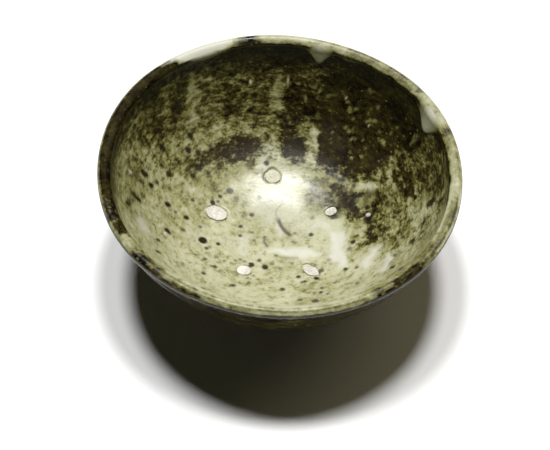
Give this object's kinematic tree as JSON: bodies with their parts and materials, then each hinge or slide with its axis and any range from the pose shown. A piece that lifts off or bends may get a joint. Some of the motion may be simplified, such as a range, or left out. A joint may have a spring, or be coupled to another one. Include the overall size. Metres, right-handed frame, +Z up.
{
  "type": "tea bowl",
  "caption": "Wheel-thrown stoneware tea bowl with a flared, slightly out-of-round lip, a turned foot ring and a speckled ash glaze with bare spur scars.",
  "frame": {"origin": "centre of the foot ring's flat base, which is also the centre of the bounding box's bottom", "axes": "+Z up through the bowl's mouth, -Y towards the side nearest the camera in the picture"},
  "size_m": [0.1506, 0.1499, 0.0651],
  "materials": {
    "fired_clay": "unglazed stoneware, matte",
    "foot_clay": "unglazed stoneware, matte",
    "outer_ash_glaze": "dark glossy glaze",
    "rim_ash_glaze": "glossy glaze",
    "inner_ash_glaze": "glossy glaze",
    "spur_wad": "rough fired clay"
  },
  "bodies": {
    "root": {"clay_body": "fired_clay", "foot_ring": "foot_clay", "outer_glaze": "outer_ash_glaze", "rim_glaze": "rim_ash_glaze", "inner_glaze": "inner_ash_glaze", "spur_scar_left": "spur_wad", "spur_scar_front_left": "spur_wad", "spur_scar_front_right": "spur_wad", "spur_scar_right": "spur_wad", "spur_scar_back": "spur_wad"}
  },
  "joints": []
}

+---+

**REQUEST:**
Write down every line of the data exactly as it appears above.

**RESULT OF THE TASK:**
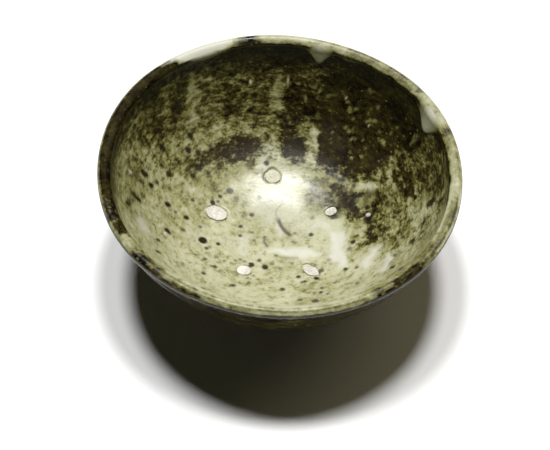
Give this object's kinematic tree as JSON: bodies with their parts and materials, then each hinge or slide with its axis and any range from the pose shown. A piece that lifts off or bends may get a joint. Some of the motion may be simplified, such as a range, or left out. A joint may have a spring, or be coupled to another one. Include the overall size. Metres, right-handed frame, +Z up.
{
  "type": "tea bowl",
  "caption": "Wheel-thrown stoneware tea bowl with a flared, slightly out-of-round lip, a turned foot ring and a speckled ash glaze with bare spur scars.",
  "frame": {"origin": "centre of the foot ring's flat base, which is also the centre of the bounding box's bottom", "axes": "+Z up through the bowl's mouth, -Y towards the side nearest the camera in the picture"},
  "size_m": [0.1506, 0.1499, 0.0651],
  "materials": {
    "fired_clay": "unglazed stoneware, matte",
    "foot_clay": "unglazed stoneware, matte",
    "outer_ash_glaze": "dark glossy glaze",
    "rim_ash_glaze": "glossy glaze",
    "inner_ash_glaze": "glossy glaze",
    "spur_wad": "rough fired clay"
  },
  "bodies": {
    "root": {"clay_body": "fired_clay", "foot_ring": "foot_clay", "outer_glaze": "outer_ash_glaze", "rim_glaze": "rim_ash_glaze", "inner_glaze": "inner_ash_glaze", "spur_scar_left": "spur_wad", "spur_scar_front_left": "spur_wad", "spur_scar_front_right": "spur_wad", "spur_scar_right": "spur_wad", "spur_scar_back": "spur_wad"}
  },
  "joints": []
}